If the business community grows, so grows the city. How will you retain and bring business and industry?

As mayor of Vermilion, I will work closely with our current business and industry, as well as work to bring new business and industry to our community.  I will listen to their needs and work with them to make their businesses prosper, as their businesses prosper, so does Vermilion.

 Most of our infrastructure (roads and waterlines) is old and in poor condition. Repairs are costly. How will you proceed with improvements?

Since the road levy was passed in 2013 the City of Vermilion has seen 16 roads replaced or resurfaced valued at over 4.2 million dollars.  Vermilion is moving in the right direction.  We will continue working on our roads as well as begin replacing the water distribution lines as mentioned previously.  Growing our business district will improve the ability of the city of upgrade our infrastructure.
Not including the above topics, name one or two other priorities or problems you’d like to address.

I have enjoyed talking to so many of you as I have been campaigning.  I particularly have enjoyed everyone’s perspective on our great city as I have visited the different neighborhoods.  It is such a blessing to see the love and dedication you all have for Vermilion.  I’m glad so many of you have shared your views on the water treatment plant and the museum property.   I share your concern and look forward to working with you to keep Vermilion’s established water system and historical site intact.
Why should voters choose you over your opponents?

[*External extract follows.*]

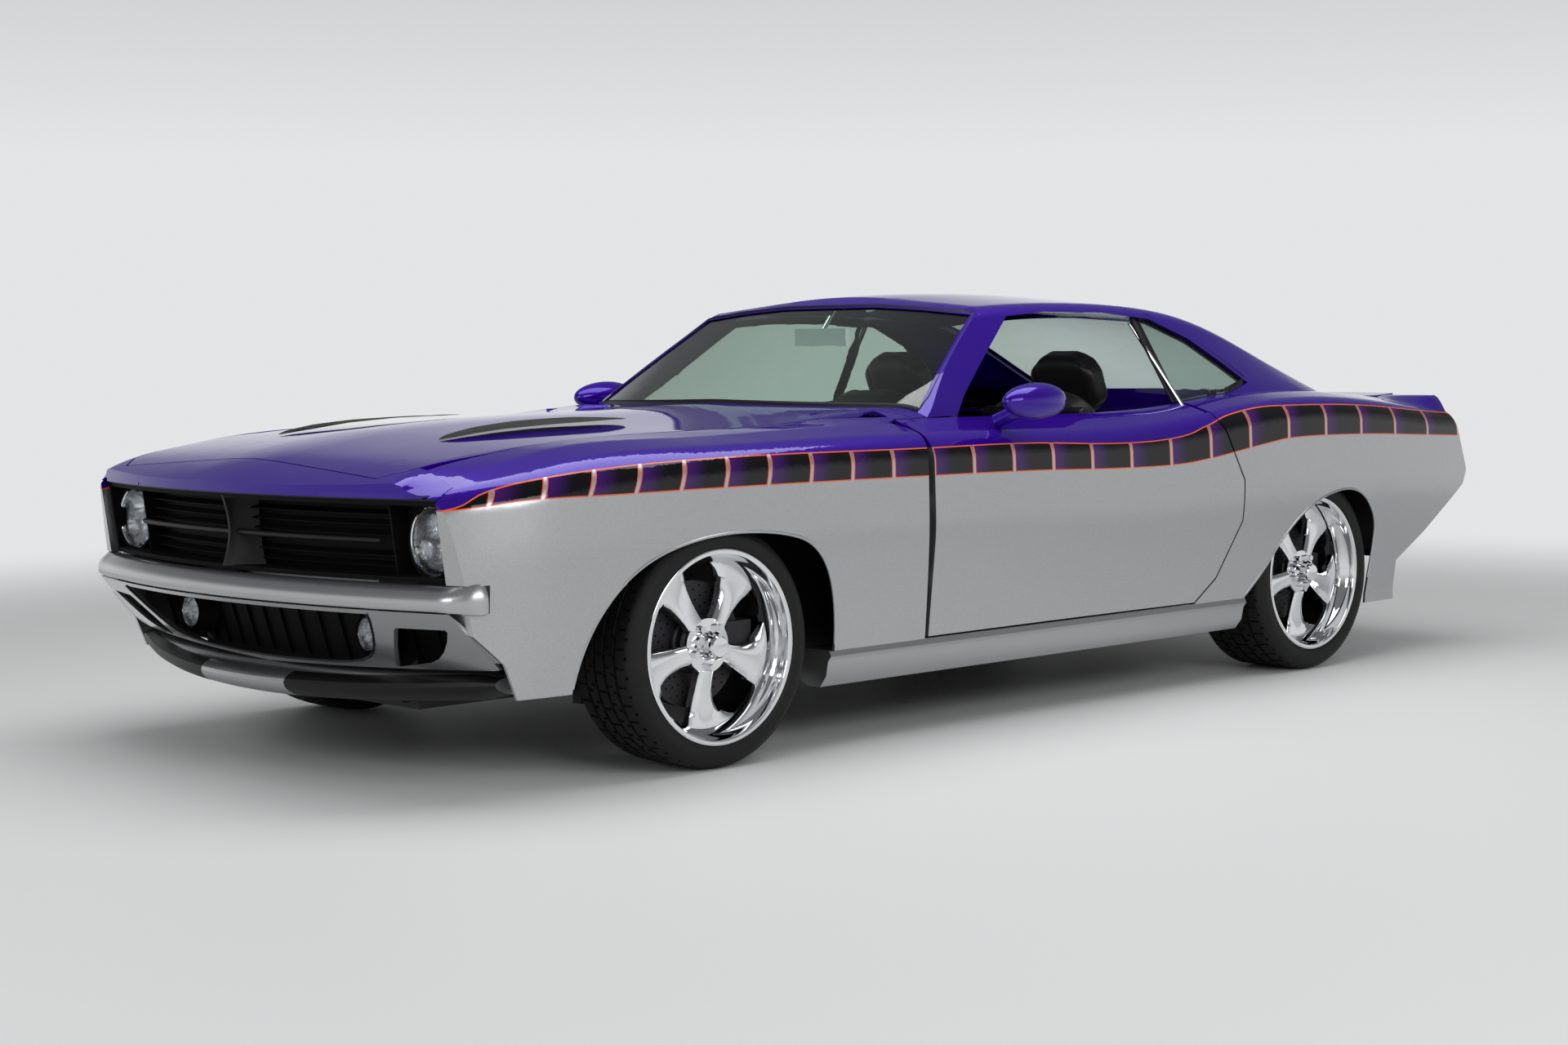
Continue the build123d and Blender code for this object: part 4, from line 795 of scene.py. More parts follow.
# %% Grille
NOSE_X = grille_high.x
GRILLE_HALF = grille_high.y
GRILLE_LOW_Z = grille_low.z
GRILLE_HIGH_Z = grille_high.z
GRILLE_END_Y = 0.590     # the recess of the grille ends here, and the lamp begins
FRAME_RIM = 0.012
SLAT_PITCH = 0.026
LAMP_Z = 0.634


def span_on(side, inner, outer):
    """Two places across the car on one side, lower one first."""
    return sorted((side * inner, side * outer))


def make_grille():
    bm = bmesh.new()
    z0, z1, half = GRILLE_LOW_Z, GRILLE_HIGH_Z, GRILLE_HALF
    back, face = NOSE_X - 0.10, NOSE_X - 0.004
    add_box(bm, (back, -half, z0), (face, half, z0 + FRAME_RIM), 36)
    add_box(bm, (back, -half, z1 - FRAME_RIM - 0.005), (NOSE_X - 0.006, half, z1 - 0.005), 36)
    for side in (-1, 1):
        inner, outer = span_on(side, half, half - FRAME_RIM)
        add_box(bm, (back, inner, z0 + FRAME_RIM), (face, outer, z1 - FRAME_RIM))
        inner, outer = span_on(side, 0.012, GRILLE_END_Y)
        for index in range(1, int((z1 - z0 - 2 * FRAME_RIM) / SLAT_PITCH) + 1):
            z = z0 + FRAME_RIM + index * SLAT_PITCH - 0.004
            behind_bar = abs(z - LAMP_Z) < 0.012
            if not behind_bar and z <= z1 - FRAME_RIM - 0.004:
                add_box(bm, (NOSE_X - 0.096, inner, z - 0.0012), (NOSE_X - 0.070, outer, z + 0.0012),
                        14, 0.35)
        # the wall that closes the recess beside each lamp
        inner, outer = span_on(side, GRILLE_END_Y, GRILLE_END_Y + 0.006)
        add_box(bm, (back, inner, z0 + FRAME_RIM), (NOSE_X - 0.045, outer, z1 - FRAME_RIM))
        # a thin near-black back sheet closes the recess behind the slats, as painted shade
        inner, outer = span_on(side, 0.012, half)
        add_box(bm, (NOSE_X - 0.1005, inner, z0), (NOSE_X - 0.0985, outer, z1), 18)
    bow(bm.verts)
    grille = new_piece("grille_frame", bm, [SHADOW_BLACK], fold=math.radians(30))
    soften = grille.modifiers.new("soft_edges", "BEVEL")
    soften.width = 0.0012
    soften.segments = 2
    soften.limit_method = "ANGLE"
    return grille


def make_grille_bars():
    bm = bmesh.new()
    start, stop = 0.02, GRILLE_END_Y - 0.02
    for side in (-1, 1):
        part = bmesh.new()
        bmesh.ops.create_cone(part, cap_ends=True, segments=20, radius1=0.0085, radius2=0.0085, depth=1.0)
        bmesh.ops.subdivide_edges(part, edges=edges_along(part, 2, 0.9), cuts=16)
        bmesh.ops.rotate(part, verts=part.verts, cent=(0, 0, 0), matrix=Matrix.Rotation(math.pi / 2, 3, "X"))
        bmesh.ops.scale(part, verts=part.verts, vec=(1.1, stop - start, 1))
        pour(part, bm, Matrix.Translation((NOSE_X - 0.034, side * (start + stop) / 2, LAMP_Z)))
    bow(bm.verts)
    return new_piece("grille_bars", bm, [SATIN_BLACK])


def make_divider():
    """Blade in the middle of the grille: thin at the front and flared to the rear."""
    bm = bmesh.new()
    z0, z1 = GRILLE_LOW_Z + 0.010, GRILLE_HIGH_Z - 0.010
    add_box(bm, (NOSE_X - 0.098, -0.5, z0), (NOSE_X - 0.006, 0.5, z1))
    bmesh.ops.subdivide_edges(bm, edges=edges_along(bm, 2, 0.1), cuts=10)
    bmesh.ops.subdivide_edges(bm, edges=edges_along(bm, 0, 0.05), cuts=8)
    for vert in bm.verts:
        back = (NOSE_X - 0.006 - vert.co.x) / 0.092
        height = (vert.co.z - z0) / (z1 - z0)
        vert.co.y *= 2 * (0.005 + 0.026 * back ** 1.6 + 0.030 * (1 - height) ** 3 * back)
        vert.co.x -= 0.020 * math.sin(math.pi * height) * (1 - back)
    return new_piece("grille_divider", bm, [SATIN_BLACK])


grille = make_grille()
bars = make_grille_bars()
divider = make_divider()
for piece in (grille, bars, divider):
    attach(piece, "body")
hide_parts("grille")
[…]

I will be a mayor that you can be proud of, working to keep Vermilion a safe and affordable community for all. I am young and energetic, I have a can-do attitude. My husband Mike and I have 6 children that we are proud to raise here in Vermilion.  Mike has been elected to serve as a school board member and I am now serving my second term on city council as council-at-large.   As mayor I will make myself available to you.  I will not be leading from behind a desk, I will be working right beside you, we will work together to make Vermilion a great place to drop anchor.